Real sentence: Judy looked up and was sad.
Real meaning: I, as a writer, have nothing to say. I was hoping you wouldn't notice.
I mean, if you can write, you can write. You can get better at it, if you don't have it, you never will, I don't care how much you pretend you love Philip Roth to all your friends.
But grad schools for writers, taught by professors stuck in their own stage of arrested development, continue. And what's infuriating is that they think they're the smart ones!
You know what people should be learning in school? Skills. Trades. Something practical. People make fun of vocational schools, but that's the only type of school that serves the purpose school was intended to serve: Teaching. No mental masturbation in trade schools. You want to fix a car? Here's how you do it. Need to know how to build a house? Write a computer program? Bake a cake? Wire a house? Go to a trade school. That's why they do there; they teach you how to do stuff.
Isn't that what school is supposed to be about? Why else are you paying these people?
The only thing I learned in school was how to type. Mrs. Rapp taught a class of bored sophomores straight from the book, starting with left-hand words (stewardess abracadabra), going to right-hand words (loin) and then hopping to perfectly balanced words (finishes, noises). The class was dull by design. They taught you where to put your fingers, which key to hit with which finger, how to reach up to hit the numbers, how the SHIFT key factors in.
Each day, you focused on one aspect. Then, once a week, you combined all you'd learned and took a test on it. Each day, you got a little faster, it made a little more sense, it came a little more naturally.

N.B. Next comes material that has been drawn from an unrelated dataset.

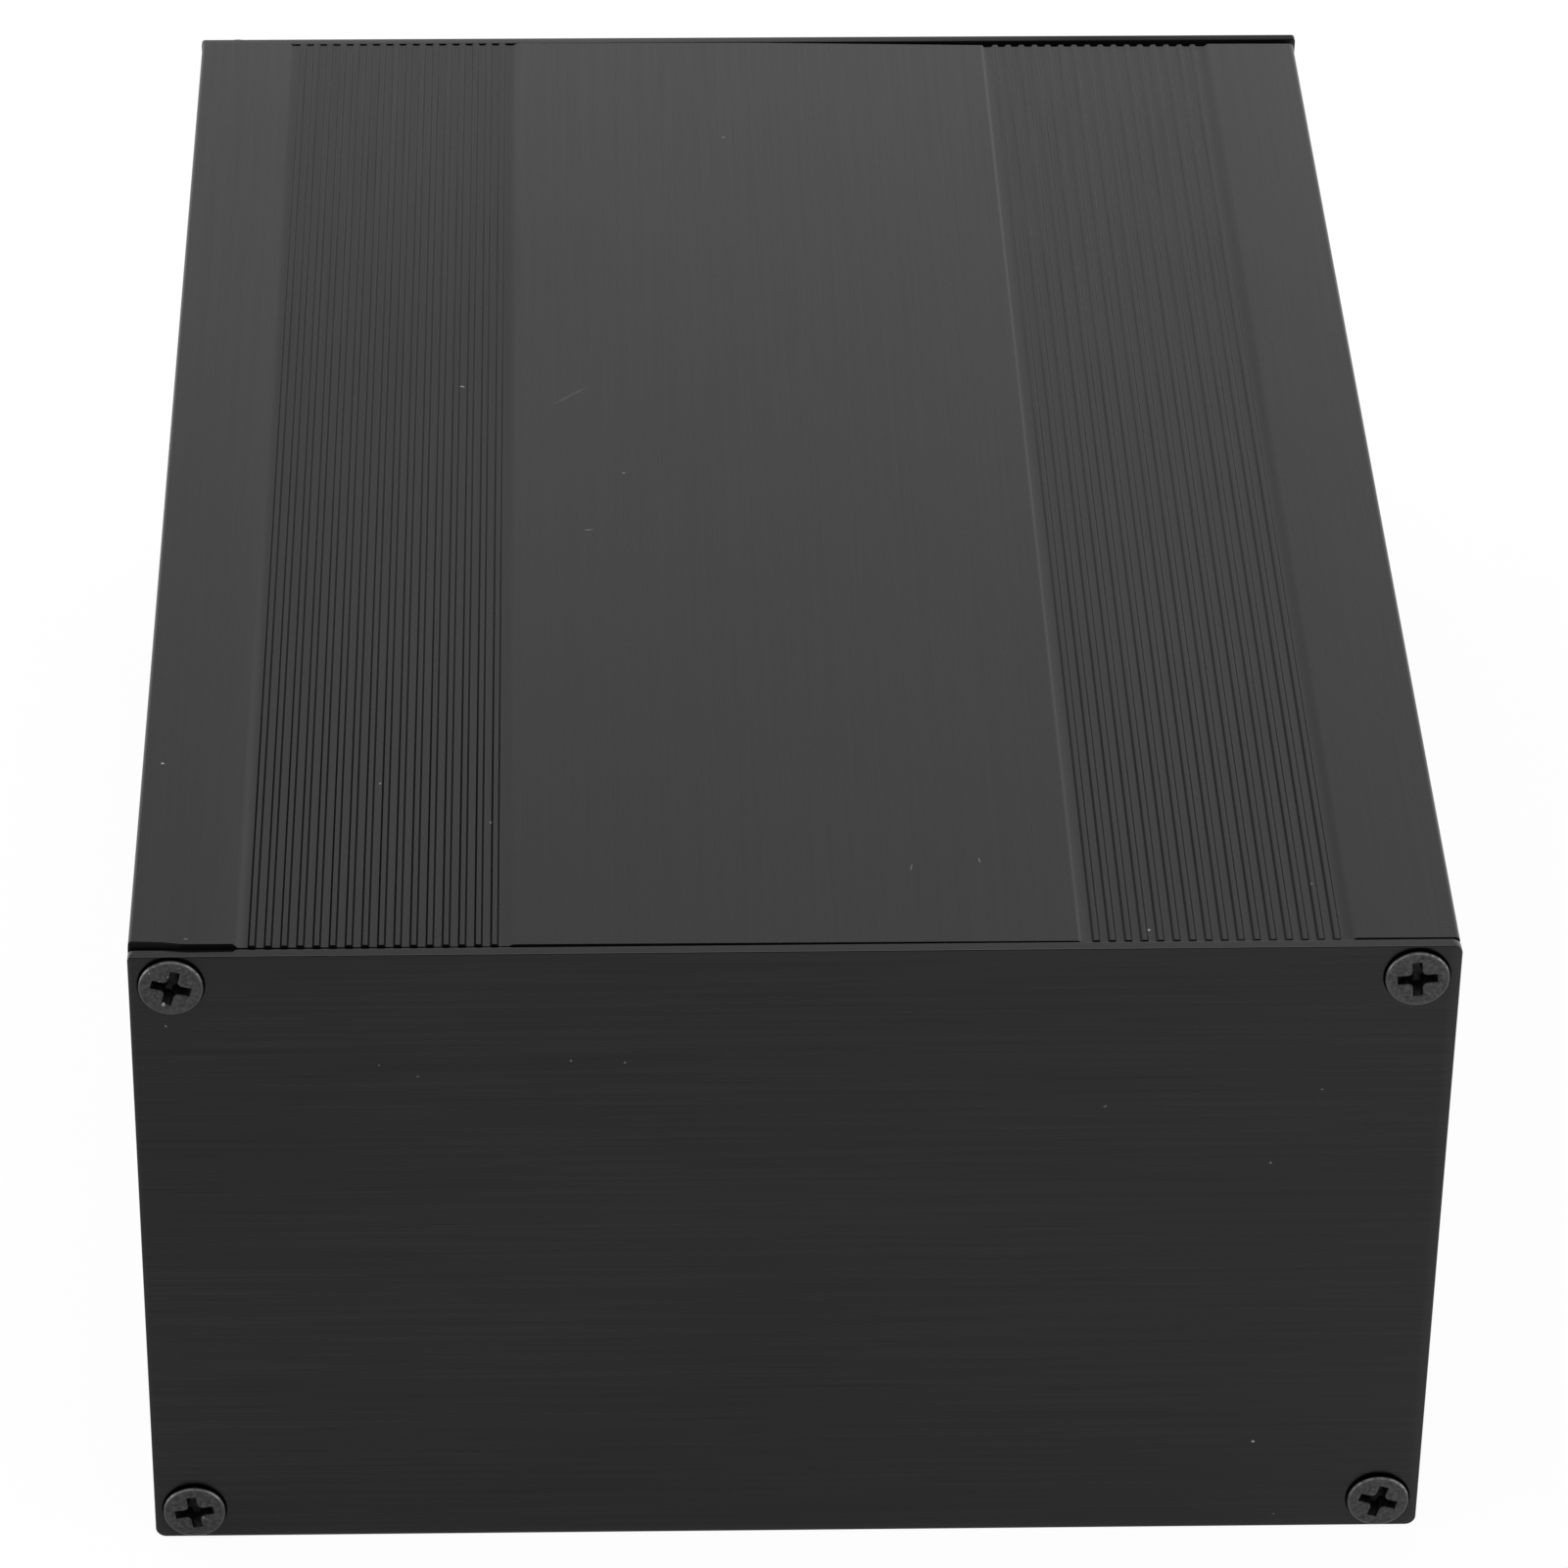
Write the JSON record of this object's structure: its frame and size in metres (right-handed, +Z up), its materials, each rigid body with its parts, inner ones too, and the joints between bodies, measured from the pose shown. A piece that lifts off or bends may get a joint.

Mrs. Rapp was not a warm teacher. I don't think I ever saw her smile. She just stood up there, told us what to work on, answered questions if we had them and otherwise kinda just sat around and either graded papers or read a paperback. Mrs. Rapp was not the sort to try to inspire her students. They had a lesson to learn, and she made sure we learned it.
At the end of that nine-week class, there wasn't a single student in there who didn't know how to type. The burnouts, the cheerleaders, the jocks everyone who took the class took a lesson from the class that they will use the rest of their lives. They can all type now. They don't hunt-and-peck; they know how to do it the right way. From one nine-week class when they were 15 years old.
Now that's what school is about. Learning how to do something that you will actually use. My question, frankly, is this: If you can't fix a car, or build a house, or write a computer program, or type the right way seriously, what did you get out of your years of schooling? How to shotgun beers?
Not that that's not a valuable skill, of course.